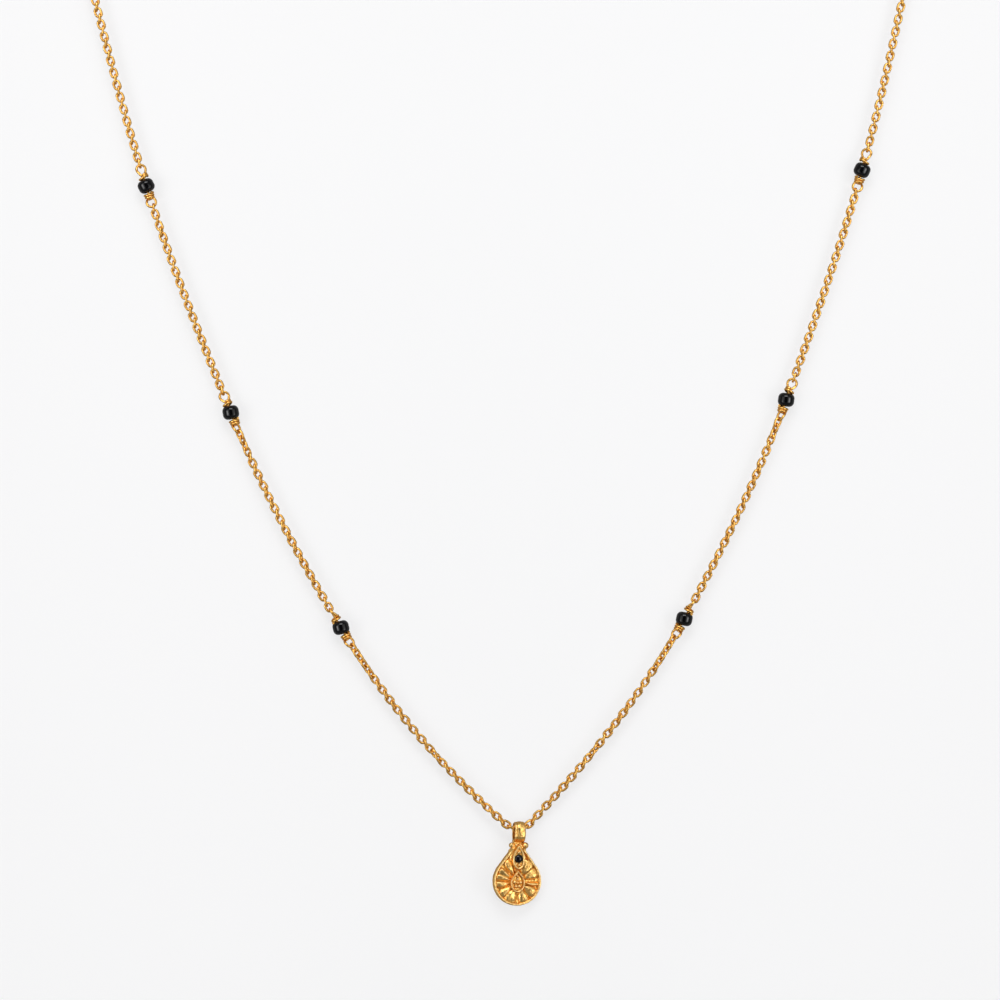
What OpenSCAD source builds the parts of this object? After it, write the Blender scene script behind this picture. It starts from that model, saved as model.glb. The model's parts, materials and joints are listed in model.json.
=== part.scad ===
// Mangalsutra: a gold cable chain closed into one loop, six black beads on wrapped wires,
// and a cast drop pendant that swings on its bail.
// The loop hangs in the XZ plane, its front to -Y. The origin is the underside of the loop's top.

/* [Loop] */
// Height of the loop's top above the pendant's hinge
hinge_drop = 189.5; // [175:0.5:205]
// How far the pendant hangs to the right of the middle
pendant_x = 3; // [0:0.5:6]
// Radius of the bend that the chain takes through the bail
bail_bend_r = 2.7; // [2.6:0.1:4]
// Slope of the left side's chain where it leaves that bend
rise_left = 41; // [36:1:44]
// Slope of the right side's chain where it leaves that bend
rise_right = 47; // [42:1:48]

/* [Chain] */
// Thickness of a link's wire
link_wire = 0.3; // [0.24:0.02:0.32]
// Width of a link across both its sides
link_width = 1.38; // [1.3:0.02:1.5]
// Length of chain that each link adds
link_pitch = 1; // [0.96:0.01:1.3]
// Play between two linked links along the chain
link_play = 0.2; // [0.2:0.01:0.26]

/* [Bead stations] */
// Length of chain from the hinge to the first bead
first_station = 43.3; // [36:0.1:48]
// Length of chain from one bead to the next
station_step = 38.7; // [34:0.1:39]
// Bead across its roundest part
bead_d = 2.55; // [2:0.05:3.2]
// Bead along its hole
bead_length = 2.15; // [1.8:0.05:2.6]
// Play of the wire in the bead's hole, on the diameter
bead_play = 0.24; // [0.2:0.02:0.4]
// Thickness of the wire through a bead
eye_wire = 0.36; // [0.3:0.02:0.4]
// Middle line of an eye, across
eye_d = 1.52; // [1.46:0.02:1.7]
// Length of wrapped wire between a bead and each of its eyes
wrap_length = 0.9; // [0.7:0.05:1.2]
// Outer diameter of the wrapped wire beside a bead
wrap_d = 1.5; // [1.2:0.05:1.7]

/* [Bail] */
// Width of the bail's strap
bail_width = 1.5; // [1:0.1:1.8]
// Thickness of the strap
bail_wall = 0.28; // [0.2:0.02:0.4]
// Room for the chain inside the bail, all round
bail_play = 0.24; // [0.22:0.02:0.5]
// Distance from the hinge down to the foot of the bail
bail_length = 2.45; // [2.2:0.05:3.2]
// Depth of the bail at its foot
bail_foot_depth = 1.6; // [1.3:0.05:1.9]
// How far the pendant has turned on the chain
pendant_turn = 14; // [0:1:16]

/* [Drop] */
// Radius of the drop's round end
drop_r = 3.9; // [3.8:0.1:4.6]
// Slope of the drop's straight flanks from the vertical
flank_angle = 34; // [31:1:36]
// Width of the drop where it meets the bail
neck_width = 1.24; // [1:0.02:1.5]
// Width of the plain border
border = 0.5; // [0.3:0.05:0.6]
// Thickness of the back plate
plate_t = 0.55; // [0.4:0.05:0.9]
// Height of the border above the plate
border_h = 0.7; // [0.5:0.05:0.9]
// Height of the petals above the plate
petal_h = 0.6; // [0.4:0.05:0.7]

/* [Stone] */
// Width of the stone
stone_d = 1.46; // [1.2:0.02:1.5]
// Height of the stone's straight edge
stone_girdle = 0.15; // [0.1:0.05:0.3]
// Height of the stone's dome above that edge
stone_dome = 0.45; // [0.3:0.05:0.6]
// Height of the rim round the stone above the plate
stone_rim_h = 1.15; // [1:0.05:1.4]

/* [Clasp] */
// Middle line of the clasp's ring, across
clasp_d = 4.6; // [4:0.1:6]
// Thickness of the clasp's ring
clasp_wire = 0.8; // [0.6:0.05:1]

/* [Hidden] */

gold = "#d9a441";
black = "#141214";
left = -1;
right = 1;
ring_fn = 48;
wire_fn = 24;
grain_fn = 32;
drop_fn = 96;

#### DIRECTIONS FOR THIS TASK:
The lines from the top of the data above down to the line containing "wrap_d = 1.5; // [1.2:0.05:1.7]" are to be copied exactly; no other line should appear.

#### RESULT BELOW:
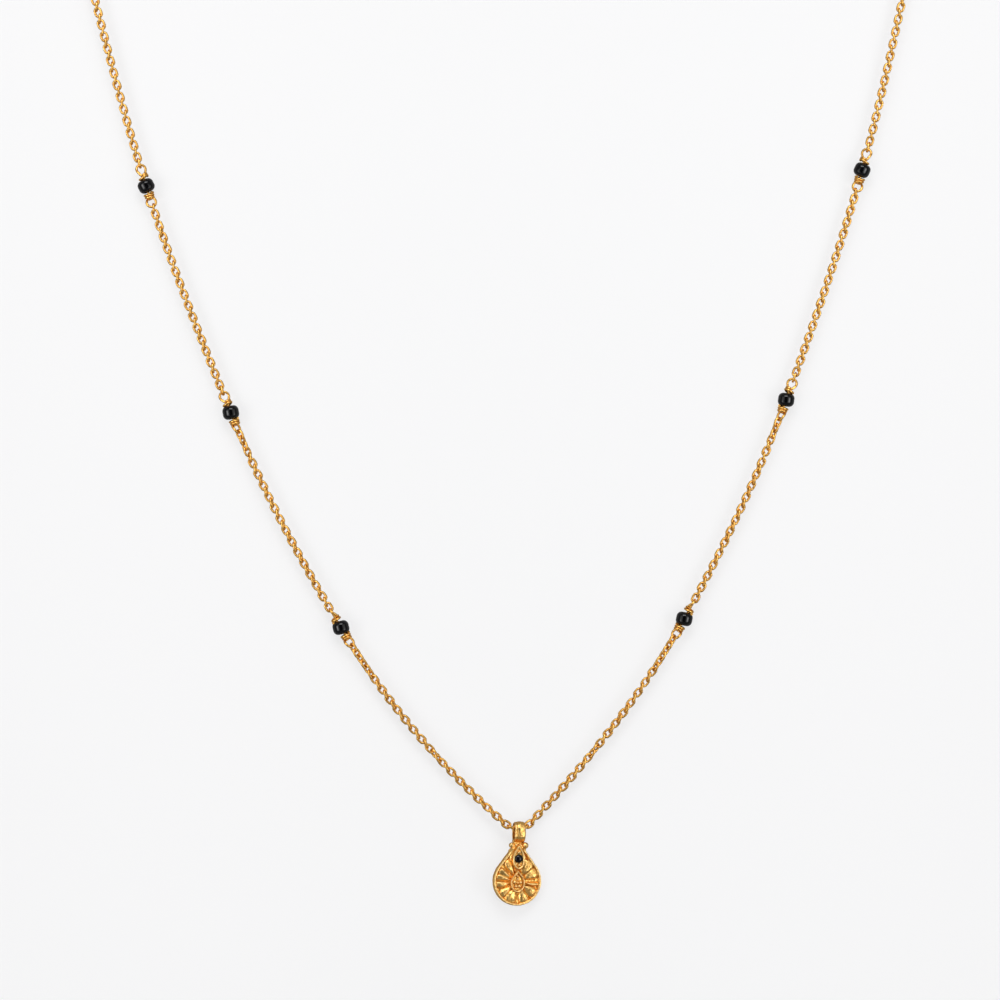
What OpenSCAD source builds the parts of this object? After it, write the Blender scene script behind this picture. It starts from that model, saved as model.glb. The model's parts, materials and joints are listed in model.json.
=== part.scad ===
// Mangalsutra: a gold cable chain closed into one loop, six black beads on wrapped wires,
// and a cast drop pendant that swings on its bail.
// The loop hangs in the XZ plane, its front to -Y. The origin is the underside of the loop's top.

/* [Loop] */
// Height of the loop's top above the pendant's hinge
hinge_drop = 189.5; // [175:0.5:205]
// How far the pendant hangs to the right of the middle
pendant_x = 3; // [0:0.5:6]
// Radius of the bend that the chain takes through the bail
bail_bend_r = 2.7; // [2.6:0.1:4]
// Slope of the left side's chain where it leaves that bend
rise_left = 41; // [36:1:44]
// Slope of the right side's chain where it leaves that bend
rise_right = 47; // [42:1:48]

/* [Chain] */
// Thickness of a link's wire
link_wire = 0.3; // [0.24:0.02:0.32]
// Width of a link across both its sides
link_width = 1.38; // [1.3:0.02:1.5]
// Length of chain that each link adds
link_pitch = 1; // [0.96:0.01:1.3]
// Play between two linked links along the chain
link_play = 0.2; // [0.2:0.01:0.26]

/* [Bead stations] */
// Length of chain from the hinge to the first bead
first_station = 43.3; // [36:0.1:48]
// Length of chain from one bead to the next
station_step = 38.7; // [34:0.1:39]
// Bead across its roundest part
bead_d = 2.55; // [2:0.05:3.2]
// Bead along its hole
bead_length = 2.15; // [1.8:0.05:2.6]
// Play of the wire in the bead's hole, on the diameter
bead_play = 0.24; // [0.2:0.02:0.4]
// Thickness of the wire through a bead
eye_wire = 0.36; // [0.3:0.02:0.4]
// Middle line of an eye, across
eye_d = 1.52; // [1.46:0.02:1.7]
// Length of wrapped wire between a bead and each of its eyes
wrap_length = 0.9; // [0.7:0.05:1.2]
// Outer diameter of the wrapped wire beside a bead
wrap_d = 1.5; // [1.2:0.05:1.7]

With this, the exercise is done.